Kyle Lois, of Wheatland, showcases his reserve Grand Champion Steer after winning the award at the Wisconsin State Fair in West Allis last week (Submitted/The Report).

Other locals of note
Crisp, however, was not the lone Racine County representative to capture prize winnings during the Governor’s Blue Ribbon Livestock Auction.

Wheatland’s Kyle Lois, showing for Burlington FFA, finished second behind Crisp to capture reserve Grand Champion Steer with a 1,359-pound crossbred named Ray. Meijer submitted
the winning bid of $22,500.

Lois bought his steer from Webster Cattle Company in Missouri and he remembers spending countless hours working on Rae.

“I had him all winter and spring, and then during the summer, we worked on him everyday,” said Lois, a 2019 Westosha Central High School graduate.

“We got up at 5 a.m. and went out the barn and do some chores.”

Kyle Lois, son of Pam and Mike Lois, has shown cattle at the Wisconsin State Fair for three years with his 2021 and last appearance bringing him the best finish.

Pam Lois called her son’s finish part of an exciting day for exhibitors with Racine and Kenosha county roots.

“We are super proud of him. What an exciting day. All of the kids and families in the show business work extremely hard,” Pam said. “It was nice to see so many in Racine/Kenosha county have success.”

Kyle Lois studies agriculture business as an incoming junior at Iowa State University.

The success didn’t end with Crisp and Lois.
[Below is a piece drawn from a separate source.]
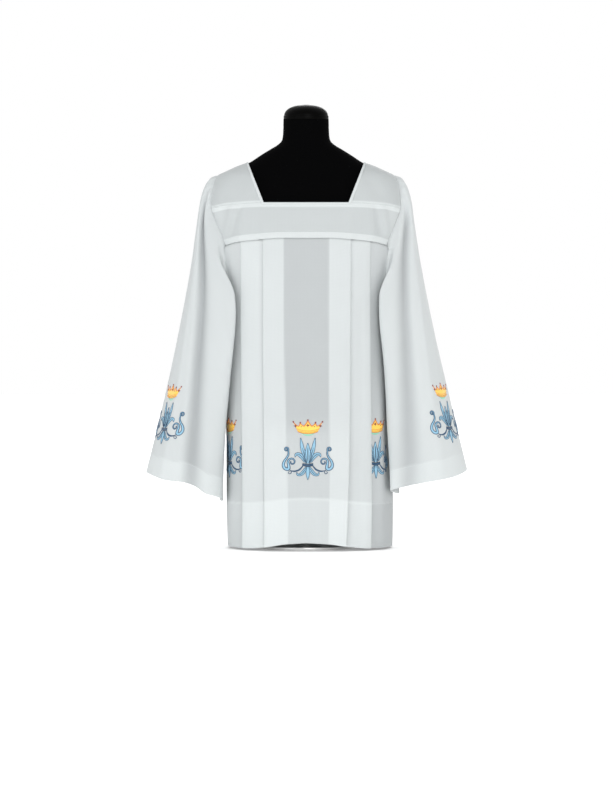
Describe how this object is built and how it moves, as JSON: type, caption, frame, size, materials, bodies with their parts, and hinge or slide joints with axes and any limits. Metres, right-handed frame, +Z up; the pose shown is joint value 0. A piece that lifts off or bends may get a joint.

Cade Willis walks his pig around the Wisconsin State Fair show ring in West Allis. Willis, a graduate of Union Grove High School, won reserve Grand Champion Barrow (Submitted/The Report).

Cheers for the swine
Cade Willis, a recent Union Grove graduate, exhibited a reserve Grand Champion Barrow and sold the 275-pound Chester White pig for $10,000 to a group of several contributors.

Iowa County’s James Tibbits captured Grand Champion Barrow with a crossbred pig sold to winning bidder Beechwood Sales and Service for $16,000.

Willis, whose younger brother, Cooper, won best in breed at the State Fair, said the 2021 show was the best he has ever done.

“I have never won a class until last year and then coming into this year, we had some good hogs,” said Willis.

The Willis brothers, sons of Lisa and Jesse, showed four total hogs at the Wisconsin State Fair.

As for the reserve grand champion pig, according to Willis, he couldn’t come up with a name because he admits he never got around to the tradition.

“It kind of sucks that I hadn’t really thought of a name for it,” he said.

Willis, however, did find time to raise a prize-winning pig through dedication.

Willis, who bought the pig from Tibbits Show Pigs, focused on the animal’s weight and mobility as part of raising the pig.

“It doesn’t take very long, they grow really fast,” Willis said. “You just got to make sure they weigh really well and are walking right.”

Willis indicated having the top two pigs come from the same breeder, Tibbits Show Pigs, was special.

“It is kind of neat that we won grand and reserve grand with a Tibbits’ hog,” said Willis, a member of Union Grove FFA. “That just made it even better.”

Willis plans to focus on pre-veterinary studies as a freshman enrolled at Augsburg University.

County dominates
Meanwhile, Racine County representatives won multiple classes ranging from beef to swine at the State Fair.

Among the steer competitions, Parker Schaefer exhibited a champion Angus that sold for $11,000 to Beechwood Sales and Services along with Meijer. Bennett Wilks, also of Racine County, showed a champion Simmental steer sold to Andis Co. for $13,000.

Brannt Balfanz, in the lamb show, showcased a champion Dorset breed bought by Beechwood Sales and Service for $6,000.

Cooper Willis, who won best in breed for a Landrace barrow, sold the pig for $5,000 to Andis Co. and Meijer.

“I think it just goes to show how dedicated the kids are in Racine County,” said Kyle Lois, when asked about why Racine County had a notable year.

Cade Willis and Crisp agreed with Lois and stated the accomplishments are a testament to working families in Racine County.

“We have so many competitive families. It works out really well and we make a name for Racine County because we have competitive families and we all support each other,” said Willis. “It just makes the show more fun.”

“Every year, in Racine County the competition and it makes it more fun,” Crisp said. “It makes you want to work harder to get better every year.”